RAW RECORDS
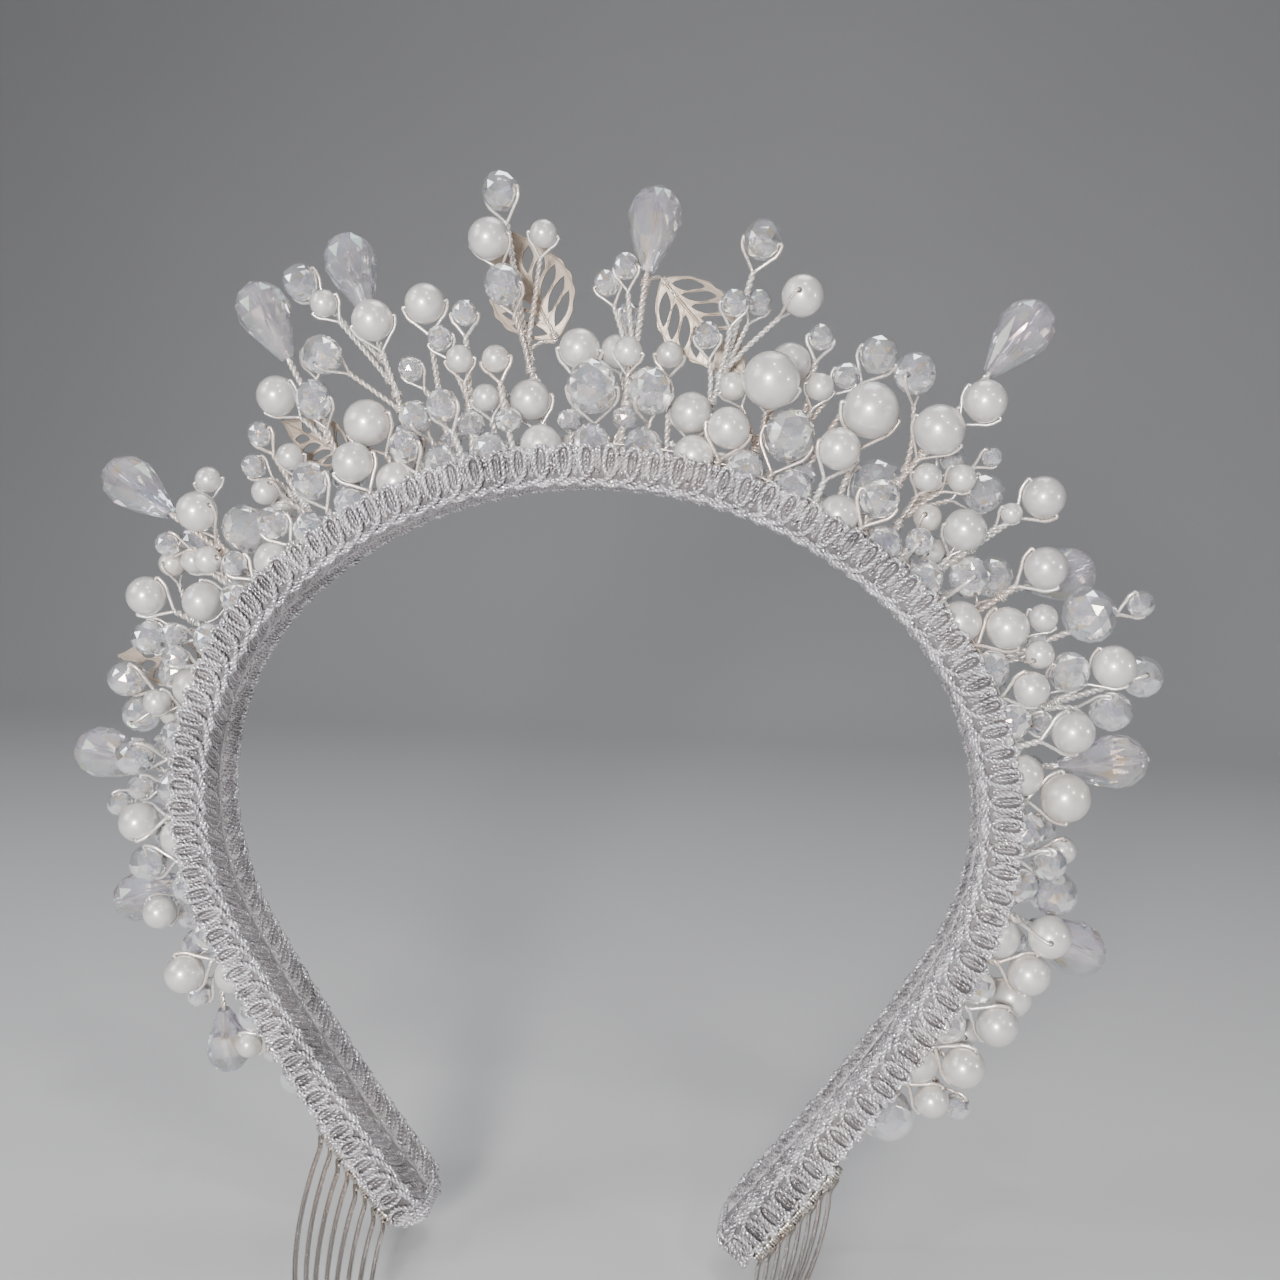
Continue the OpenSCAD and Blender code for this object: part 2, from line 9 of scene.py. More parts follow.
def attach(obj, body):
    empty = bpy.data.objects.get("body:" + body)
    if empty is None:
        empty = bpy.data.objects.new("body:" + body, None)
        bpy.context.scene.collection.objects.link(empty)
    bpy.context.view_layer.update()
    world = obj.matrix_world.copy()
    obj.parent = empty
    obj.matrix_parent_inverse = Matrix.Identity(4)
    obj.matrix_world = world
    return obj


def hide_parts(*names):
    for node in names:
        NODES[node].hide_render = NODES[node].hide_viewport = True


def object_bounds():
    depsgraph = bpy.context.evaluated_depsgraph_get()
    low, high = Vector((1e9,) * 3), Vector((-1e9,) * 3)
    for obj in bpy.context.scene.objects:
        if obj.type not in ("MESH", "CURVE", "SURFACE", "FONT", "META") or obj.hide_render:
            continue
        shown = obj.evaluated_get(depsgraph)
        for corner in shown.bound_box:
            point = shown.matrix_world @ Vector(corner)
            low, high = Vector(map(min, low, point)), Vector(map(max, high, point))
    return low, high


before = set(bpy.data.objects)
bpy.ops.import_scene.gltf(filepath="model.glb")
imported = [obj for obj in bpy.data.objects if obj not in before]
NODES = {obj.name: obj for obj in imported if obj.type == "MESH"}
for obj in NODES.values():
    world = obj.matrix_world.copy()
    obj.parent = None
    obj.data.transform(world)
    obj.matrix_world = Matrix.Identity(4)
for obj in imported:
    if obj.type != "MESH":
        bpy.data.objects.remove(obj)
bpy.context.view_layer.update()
rng = np.random.default_rng(11)
TAU = 2 * math.pi

# ---- Band outline, as in the CAD: three arcs a side, stations run from the apex ----

CROWN_R, TEMPLE_R, ARM_R = 65.0, 41.0, 310.0
CROWN_END, TEMPLE_END = math.radians(41), math.radians(121)
CROWN_LEN = CROWN_R * CROWN_END
TEMPLE_LEN = TEMPLE_R * (TEMPLE_END - CROWN_END)
CROWN_C = np.array([0.0, -CROWN_R])
TEMPLE_C = CROWN_C + (CROWN_R - TEMPLE_R) * np.array([math.sin(CROWN_END), math.cos(CROWN_END)])
ARM_C = TEMPLE_C + (TEMPLE_R - ARM_R) * np.array([math.sin(TEMPLE_END), math.cos(TEMPLE_END)])
ARM_END = 152.0
HALF_W = 6.0
OUTER = 3.0
LAY_PITCH = 1.5  # length of one turn of a two-ply cord
CORD_SIDES = 5


def band_angle(s):
    """Angle of the outward normal at a station, from straight up."""
    a = np.abs(s)
    return np.where(
        a < CROWN_LEN,
        a / CROWN_R,
        np.where(
            a < CROWN_LEN + TEMPLE_LEN,
            CROWN_END + (a - CROWN_LEN) / TEMPLE_R,
            TEMPLE_END + (a - CROWN_LEN - TEMPLE_LEN) / ARM_R,
        ),
    )


def place(s, reach, depth):
    """Points at stations, reaches and depths, in mm."""
    s, reach, depth = np.broadcast_arrays(*(np.asarray(v, float) for v in (s, reach, depth)))
    a, m = band_angle(s), np.abs(s)
    crown, temple = m < CROWN_LEN, m < CROWN_LEN + TEMPLE_LEN
    r = np.where(crown, CROWN_R, np.where(temple, TEMPLE_R, ARM_R)) + reach
    cx = np.where(crown, CROWN_C[0], np.where(temple, TEMPLE_C[0], ARM_C[0]))
    cz = np.where(crown, CROWN_C[1], np.where(temple, TEMPLE_C[1], ARM_C[1]))
    sign = np.where(s < 0, -1.0, 1.0)
    return np.stack([sign * (cx + r * np.sin(a)), depth, cz + r * np.cos(a)], -1)


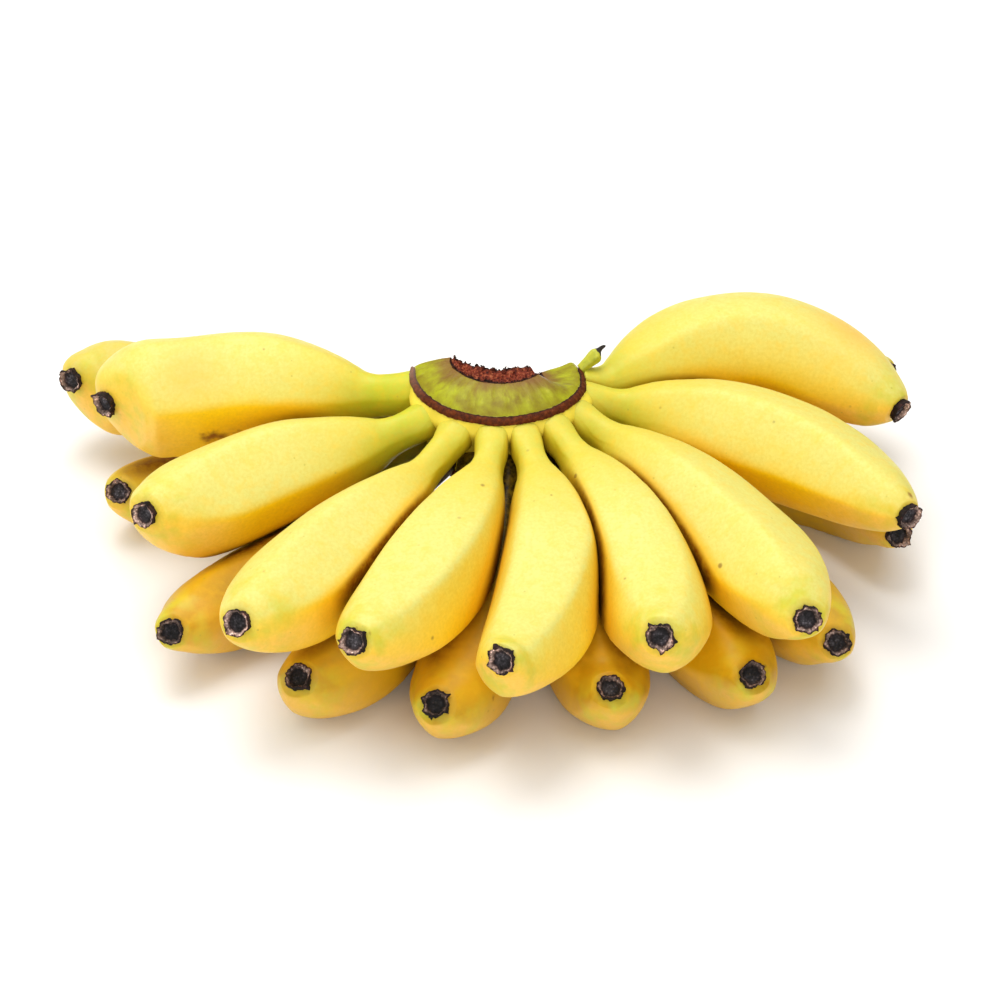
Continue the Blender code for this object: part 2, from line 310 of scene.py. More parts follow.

GOAL
Your task is to quote the listing above word for word.

THE REPLY
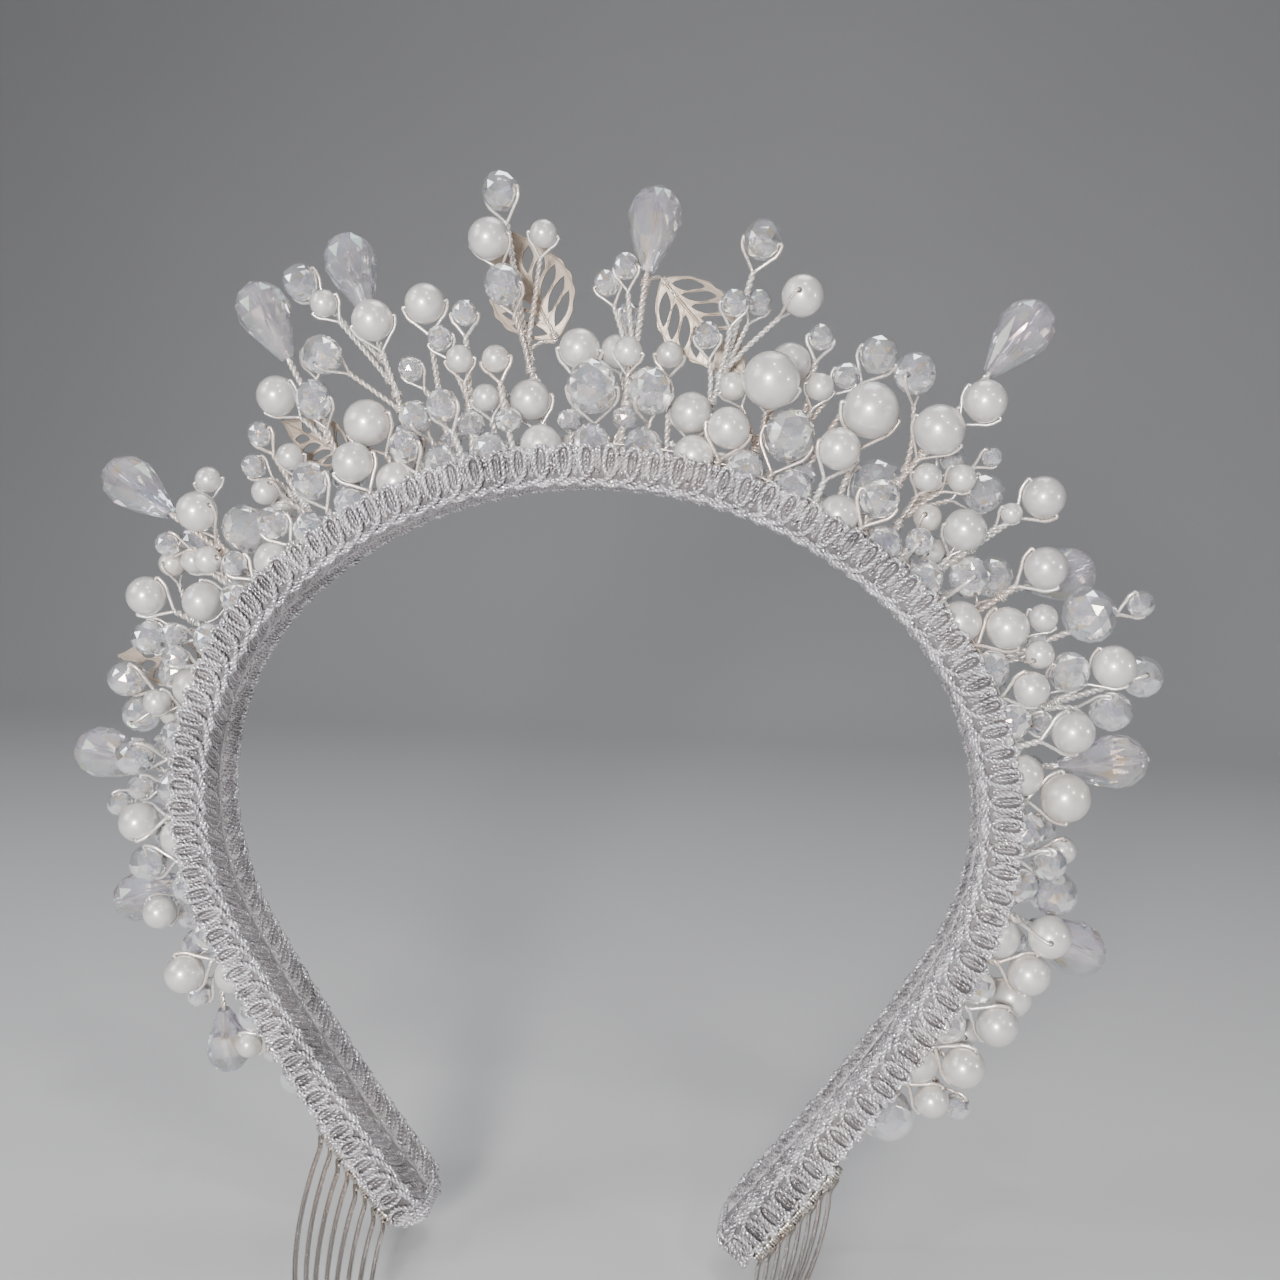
Continue the OpenSCAD and Blender code for this object: part 2, from line 9 of scene.py. More parts follow.
def attach(obj, body):
    empty = bpy.data.objects.get("body:" + body)
    if empty is None:
        empty = bpy.data.objects.new("body:" + body, None)
        bpy.context.scene.collection.objects.link(empty)
    bpy.context.view_layer.update()
    world = obj.matrix_world.copy()
    obj.parent = empty
    obj.matrix_parent_inverse = Matrix.Identity(4)
    obj.matrix_world = world
    return obj


def hide_parts(*names):
    for node in names:
        NODES[node].hide_render = NODES[node].hide_viewport = True


def object_bounds():
    depsgraph = bpy.context.evaluated_depsgraph_get()
    low, high = Vector((1e9,) * 3), Vector((-1e9,) * 3)
    for obj in bpy.context.scene.objects:
        if obj.type not in ("MESH", "CURVE", "SURFACE", "FONT", "META") or obj.hide_render:
            continue
        shown = obj.evaluated_get(depsgraph)
        for corner in shown.bound_box:
            point = shown.matrix_world @ Vector(corner)
            low, high = Vector(map(min, low, point)), Vector(map(max, high, point))
    return low, high


before = set(bpy.data.objects)
bpy.ops.import_scene.gltf(filepath="model.glb")
imported = [obj for obj in bpy.data.objects if obj not in before]
NODES = {obj.name: obj for obj in imported if obj.type == "MESH"}
for obj in NODES.values():
    world = obj.matrix_world.copy()
    obj.parent = None
    obj.data.transform(world)
    obj.matrix_world = Matrix.Identity(4)
for obj in imported:
    if obj.type != "MESH":
        bpy.data.objects.remove(obj)
bpy.context.view_layer.update()
rng = np.random.default_rng(11)
TAU = 2 * math.pi

# ---- Band outline, as in the CAD: three arcs a side, stations run from the apex ----

CROWN_R, TEMPLE_R, ARM_R = 65.0, 41.0, 310.0
CROWN_END, TEMPLE_END = math.radians(41), math.radians(121)
CROWN_LEN = CROWN_R * CROWN_END
TEMPLE_LEN = TEMPLE_R * (TEMPLE_END - CROWN_END)
CROWN_C = np.array([0.0, -CROWN_R])
TEMPLE_C = CROWN_C + (CROWN_R - TEMPLE_R) * np.array([math.sin(CROWN_END), math.cos(CROWN_END)])
ARM_C = TEMPLE_C + (TEMPLE_R - ARM_R) * np.array([math.sin(TEMPLE_END), math.cos(TEMPLE_END)])
ARM_END = 152.0
HALF_W = 6.0
OUTER = 3.0
LAY_PITCH = 1.5  # length of one turn of a two-ply cord
CORD_SIDES = 5


def band_angle(s):
    """Angle of the outward normal at a station, from straight up."""
    a = np.abs(s)
    return np.where(
        a < CROWN_LEN,
        a / CROWN_R,
        np.where(
            a < CROWN_LEN + TEMPLE_LEN,
            CROWN_END + (a - CROWN_LEN) / TEMPLE_R,
            TEMPLE_END + (a - CROWN_LEN - TEMPLE_LEN) / ARM_R,
        ),
    )


def place(s, reach, depth):
    """Points at stations, reaches and depths, in mm."""
    s, reach, depth = np.broadcast_arrays(*(np.asarray(v, float) for v in (s, reach, depth)))
    a, m = band_angle(s), np.abs(s)
    crown, temple = m < CROWN_LEN, m < CROWN_LEN + TEMPLE_LEN
    r = np.where(crown, CROWN_R, np.where(temple, TEMPLE_R, ARM_R)) + reach
    cx = np.where(crown, CROWN_C[0], np.where(temple, TEMPLE_C[0], ARM_C[0]))
    cz = np.where(crown, CROWN_C[1], np.where(temple, TEMPLE_C[1], ARM_C[1]))
    sign = np.where(s < 0, -1.0, 1.0)
    return np.stack([sign * (cx + r * np.sin(a)), depth, cz + r * np.cos(a)], -1)


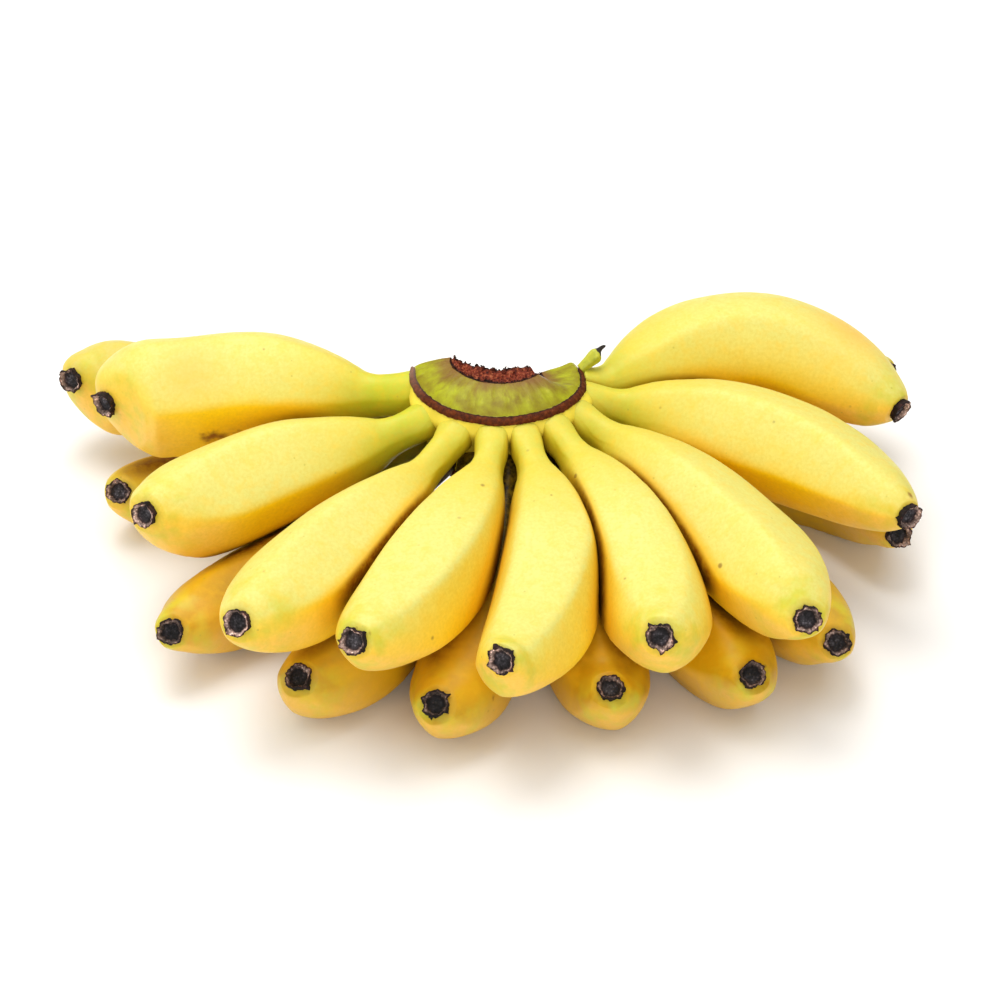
Continue the Blender code for this object: part 2, from line 310 of scene.py. More parts follow.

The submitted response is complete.